Performing exercises for small, weak muscles after your main workout is more effective. The larger, dominant muscles that tend to compensate are already fatigued, which allows for better activation and strengthening of the intended smaller muscles without them taking over.
The body's aging process causes muscles furthest from the midline—like those in the feet, calves, and hands—to weaken first. Consistently training these "distal" muscles is a critical, often overlooked strategy for maintaining functional independence in later life.
Instead of replicating sport-specific motions in the weight room, athletes in sports like golf or baseball benefit more from a general, balanced strength program. This builds overall power and prevents overuse injuries, while the sport itself provides the skill-specific practice.
An injury shouldn't halt all training. Like rerouting traffic around a closed street, find alternative exercises that don't aggravate the injury. This maintains fitness, promotes blood flow for healing, and prevents the rapid deconditioning that comes from complete rest.
During unilateral movements like a curl or lunge, slightly turning the torso toward the active limb creates co-contraction in the core and hip/shoulder girdle. This "screwing down" effect establishes a stable base, allowing for more efficient force production and reducing injury risk.

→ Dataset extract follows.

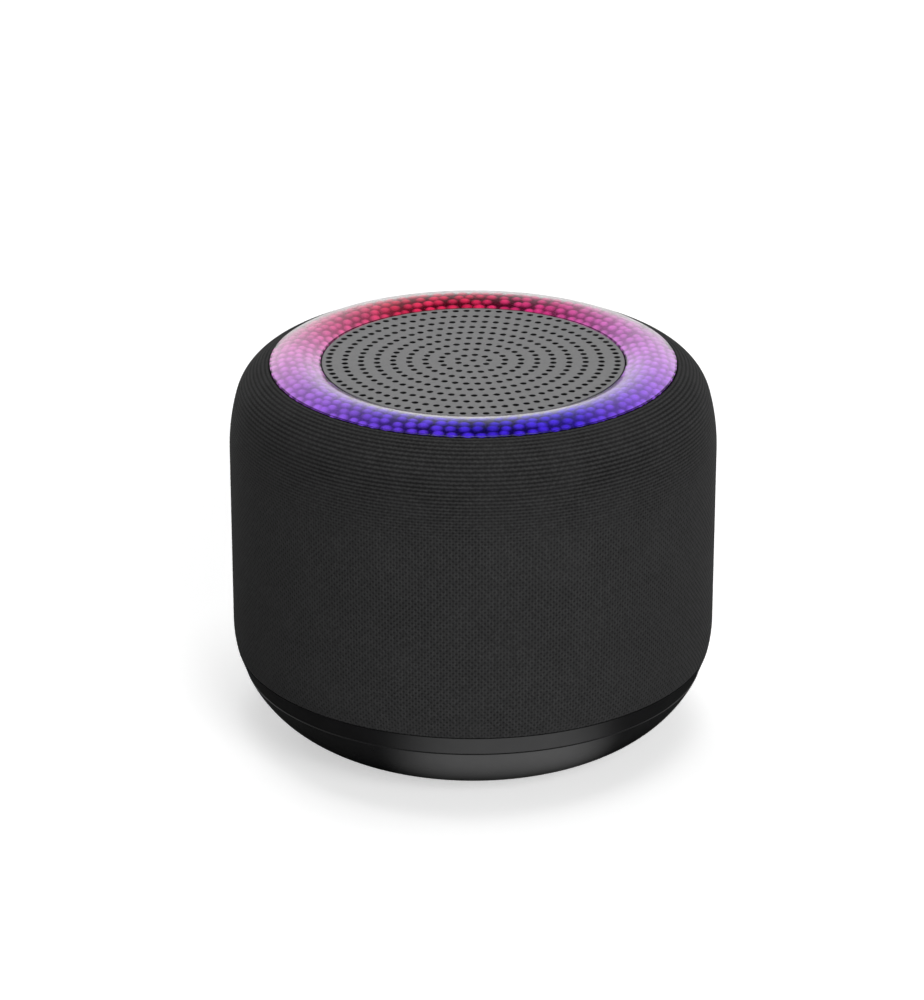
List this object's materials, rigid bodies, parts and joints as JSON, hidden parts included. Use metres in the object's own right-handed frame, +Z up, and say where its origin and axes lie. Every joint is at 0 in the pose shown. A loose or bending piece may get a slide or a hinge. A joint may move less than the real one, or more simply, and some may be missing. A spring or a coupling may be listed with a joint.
{
  "type": "portable wireless speaker",
  "caption": "Round tabletop wireless speaker: knitted fabric body, domed lit diffuser ring round a perforated top grille, bowl-shaped base on a rubber ring, and push buttons at the rear.",
  "frame": {"origin": "centre of the round footprint on the table, at the underside of the rubber ring", "axes": "+Z up along the body's axis, +Y towards the control panel at the rear, -Y the front"},
  "size_m": [0.08, 0.0806, 0.0652],
  "materials": {
    "knit": "open knit, charcoal black",
    "shell": "satin black",
    "rubber": "matt",
    "grille": "matt grey paint",
    "cloth": "matt",
    "diffuser": "milky, moulded with lens bumps",
    "white_plastic": "matt white",
    "circuit_board": "green solder mask",
    "lamp": "white package",
    "inner_plastic": "matt black",
    "basket_steel": "black powder coat",
    "spider_cloth": "varnished cloth",
    "paper_cone": "treated black paper",
    "coil_paper": "brown paper",
    "copper": "enamelled copper wire",
    "plated_steel": "bright plated",
    "ferrite": "sintered ferrite",
    "brass": "bright",
    "cell": "blue shrink wrap",
    "foam": "closed-cell foam",
    "chip": "moulded black",
    "can": "bright can",
    "clear": "clear",
    "panel": "fine texture",
    "button": "soft touch",
    "switch_plastic": "satin",
    "screw": "zinc plated",
    "red_lead": "insulated wire",
    "black_lead": "insulated wire",
    "white_lead": "insulated wire"
  },
  "bodies": {
    "housing": {"fabric_sleeve": "knit", "barrel": "shell", "bottom_cover": "shell", "bottom_screws": "screw", "foot_ring": "rubber", "grille_disc": "grille", "dust_cloth": "cloth", "diffuser_ring": "diffuser", "reflector_ring": "white_plastic", "lamp_board": "circuit_board", "lamps": "lamp", "top_baffle": "inner_plastic", "baffle_screws": "screw", "driver_basket": "basket_steel", "driver_screws": "screw", "surround": "rubber", "spider": "spider_cloth", "pole_plate": "plated_steel", "ring_magnet": "ferrite", "yoke": "plated_steel", "driver_terminals": "brass", "inner_frame": "inner_plastic", "frame_screws": "screw", "battery_cell": "cell", "battery_pads": "foam", "battery_guard_board": "circuit_board", "main_board": "circuit_board", "board_screws": "screw", "radio_chip": "chip", "amplifier_chip": "chip", "power_coils": "ferrite", "capacitors": "can", "lead_sockets": "white_plastic", "usb_shell": "plated_steel", "usb_tongue": "chip", "status_lamp": "lamp", "light_pipe": "clear", "microphone": "brass", "switch_bodies": "chip", "control_panel": "panel", "battery_leads": "red_lead", "driver_leads": "black_lead", "lamp_leads": "white_lead"},
    "cone_assembly": {"cone": "paper_cone", "dust_cap": "paper_cone", "coil_former": "coil_paper", "coil_winding": "copper"},
    "power_button": {"button_power": "button", "switch_plunger_power": "switch_plastic"},
    "volume_down_button": {"button_volume_down": "button", "switch_plunger_volume_down": "switch_plastic"},
    "play_button": {"button_play": "button", "switch_plunger_play": "switch_plastic"},
    "volume_up_button": {"button_volume_up": "button", "switch_plunger_volume_up": "switch_plastic"},
    "light_button": {"button_light": "button", "switch_plunger_light": "switch_plastic"}
  },
  "joints": [
    {"name": "cone_travel", "type": "slide", "parent": "housing", "child": "cone_assembly", "axis": [0, 0, 1], "range_m": [-0.0012, 0.0012], "stiffness_N_per_m": 1000, "deforming": ["surround", "spider"]},
    {"name": "power_press", "type": "slide", "parent": "housing", "child": "power_button", "axis": [0, -1, 0], "range_m": [0, 0.00035], "stiffness_N_per_m": 2500},
    {"name": "volume_down_press", "type": "slide", "parent": "housing", "child": "volume_down_button", "axis": [0, -1, 0], "range_m": [0, 0.00035], "stiffness_N_per_m": 2500},
    {"name": "play_press", "type": "slide", "parent": "housing", "child": "play_button", "axis": [0, -1, 0], "range_m": [0, 0.00035], "stiffness_N_per_m": 2500},
    {"name": "volume_up_press", "type": "slide", "parent": "housing", "child": "volume_up_button", "axis": [0, -1, 0], "range_m": [0, 0.00035], "stiffness_N_per_m": 2500},
    {"name": "light_press", "type": "slide", "parent": "housing", "child": "light_button", "axis": [0, -1, 0], "range_m": [0, 0.00035], "stiffness_N_per_m": 2500}
  ]
}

Instead of skipping a workout due to fatigue or time constraints, split the session in two. Do the less demanding exercises one night and the heavy compound lifts the next. This flexible approach improves recovery, reduces mental pressure, and ensures long-term consistency.
Medial elbow pain (golfer's elbow) during pulling exercises is often caused by the bar slipping toward the fingertips, overloading the weaker flexor tendons of the ring and pinky fingers. To fix this, keep your knuckles over the bar and grip from the "meat" of your hand.
Rigidly sticking to a 7-day training schedule can compromise recovery, as your muscles don't operate on a calendar. Adopting a flexible 9- or 11-day cycle allows each muscle group to fully recover, leading to better long-term gains and fewer injuries.